Back in present day, Vasser does in internet search for the man who’s life he saved and sets out to find him, only he doesn’t make it. He leaps again this time while driving and his car careens through a red light and crashes into two other cars and a light pole. Police think he’s left the scene of the accident, but he’s REALLY left the scene – back to the past, where he has no cell service and people stare at his Bluetooth headset like he is a Martian. He finds the man whose life he saved (Gaines) and follows him to a restaurant confrontation with a woman who is pregnant with Gaines’ child. She tells Gaines that he job is too important and that she can’t keep the baby. Gaines storms off and Vasser tells the woman about his own child he’d give anything to get back to.

Vasser makes it back (how?) to the present for his son’s piano recital but afterwards finds himself in an Intervention (great show A&E – check it out). His brother is also there, to bring him for questioning on the “hit and run” accident. As it turns out Vassers wife used to date the policeman and Vasser is off the hook because according to witnesses the car was empty when it crashed.

As he leaves the police station Vasser Googles Neil and Nicole Gaines on his iPhone (nice product placement) only to find that Nicole Gaines (the woman who’s past he changed in his last trip) and her seven year old son have died in the past. He leaps again and it’s pretty cool this time. One second he’s staring at his iPhone on an elevator the next he’s in the past on the street and his phone won’t work. He does something mysterious with a tool box and his wife’s wedding ring at his house and then he makes his way to his old apartment where he finds the very-alive Livia who talks about their upcoming wedding. As he leaves the apartment he runs into another version of Livia who it seems is also traveling into the past. She tells him to go with his instincts and not to mess with anything and then disappears.

Vasser sees his past self at his own engagement lunch. When the past Vasser leaves the modern-day Vasser goes to the table to enlist the help of Livia in finding Neil and Nicole Gaines before Nicole is killed.

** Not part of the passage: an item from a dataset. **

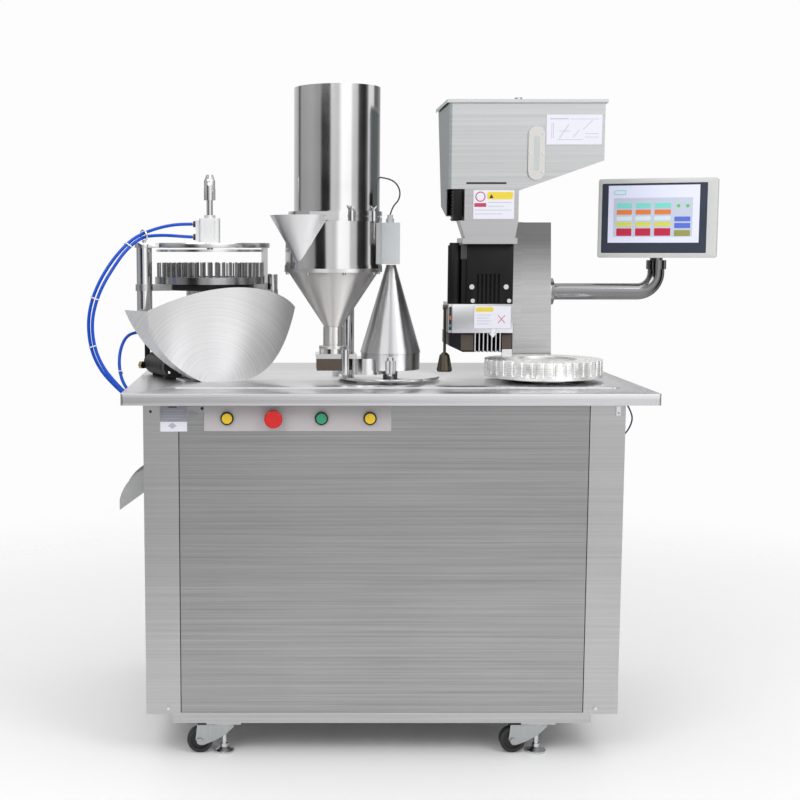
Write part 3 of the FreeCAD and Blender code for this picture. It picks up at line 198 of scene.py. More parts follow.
def brushed(name, color, roughness, style="x", centre=(0, 0, 0), contrast=0.22, bump=0.25, across=260.0,
            metallic=1.0):
    """Brushed metal: long streaks in colour, roughness and bump, with broad uneven tone."""
    material, tree, shader = new_material(name, color, metallic, roughness, Anisotropic=0.5)
    coordinates = brushing_coordinates(tree, style, centre)
    fine = streaks(tree, coordinates, BRUSH_ALONG, across * 3.4)
    coarse = streaks(tree, coordinates, BRUSH_ALONG * 0.5, across)
    cloud = noise(tree, 2.6, 3.0)
    both = maths(tree, "ADD", maths(tree, "MULTIPLY", fine, 0.5), maths(tree, "MULTIPLY", coarse, 0.5))
    spread = maths(tree, "MULTIPLY", maths(tree, "SUBTRACT", both, 0.5), contrast * 4)
    tone = maths(tree, "ADD", maths(tree, "ADD", spread, 1.0),
                 maths(tree, "MULTIPLY", maths(tree, "SUBTRACT", cloud, 0.5), contrast * 0.5))
    tree.links.new(times(tree, color, tone), shader.inputs["Base Color"])
    rough = maths(tree, "ADD", roughness - 0.09, maths(tree, "MULTIPLY", fine, 0.18))
    tree.links.new(rough, shader.inputs["Roughness"])
    roughen(tree, shader, both, bump)
    return material


def polished(name, color, roughness=0.07, style="ring", centre=(0, 0, 0), **sockets):
    """Mirror-polished metal with faint turning marks and smudges."""
    material, tree, shader = new_material(name, color, 1.0, roughness, **sockets)
    coordinates = brushing_coordinates(tree, style, centre)
    marks = streaks(tree, coordinates, 2.0, 1400.0, 2.0)
    smudge = noise(tree, 14.0, 5.0)
    rough = maths(tree, "ADD", roughness - 0.03, maths(tree, "MULTIPLY", smudge, 0.09))
    tree.links.new(rough, shader.inputs["Roughness"])
    tone = maths(tree, "ADD", 0.94, maths(tree, "MULTIPLY", smudge, 0.12))
    tree.links.new(times(tree, color, tone), shader.inputs["Base Color"])
    roughen(tree, shader, marks, 0.05, 0.0001)
    return material


def moulded(name, color, roughness, grain=900.0, bump=0.15, wear=0.12, metallic=0.0, **sockets):
    """Plastic, rubber or paint: fine grain in the bump, uneven tone and slightly rubbed patches."""
    material, tree, shader = new_material(name, color, metallic, roughness, **sockets)
    fine = noise(tree, grain, 3.0)
    broad = noise(tree, 18.0, 5.0)
    tone = maths(tree, "ADD", 1.0 - wear / 2, maths(tree, "MULTIPLY", broad, wear))
    tree.links.new(times(tree, color, tone), shader.inputs["Base Color"])
    rough = maths(tree, "ADD", roughness - 0.06, maths(tree, "MULTIPLY", broad, 0.12))
    tree.links.new(rough, shader.inputs["Roughness"])
    roughen(tree, shader, fine, bump)
    return material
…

There is some interesting interaction between modern day Vasser and Livia and his wife (who’s at the party with Vasser’s brother).

He tracks down Gaines on a bus, but Gaines doesn’t remember him as being the man who saved his life. Gaines tells him that his wife is leaving him and that he is ominously “not going to let her go.” Vasser tracks Gaines as he stalks his wife and at the confrontation an armed Gaines is killed instead of Nicole and her son.

Back in present day Vasser tries to explain everything to his brother. Turns out Neil and Nicole’s son rescued a bunch of people from a school bus accident in the not so distant past. Vasser’s brother doesn’t believe he had anything to do with it and tells Vasser that he’s going to lose his wife. Not without a fight, vows Vasser. He brings his wife to the backyard and digs up a brick patio that was installed seven years ago. He uncovers the mysterious toolbox which contains a newspaper from 1987 and his wife’s wedding ring. “I’ll always come home,” he tells her as it begins to rain.

What I like: the sci-fi elements add a lot to this show. They’ve set up some great mysteries here and it will be intesting to see how they play out. There are some great complicated relationships between Vasser and his wife and brother. This show should do pretty well, although NBC hasn’t had much success in the 10:00 o’clock hour on Mondays (Studio 60, Black Donnallys, anyone?) I hope this show doesn’t go the way of Moon Bloodgood’s last time travel show Daybreak which was cancelled way too early. I rate this show 4.5 ouf of 5 stars.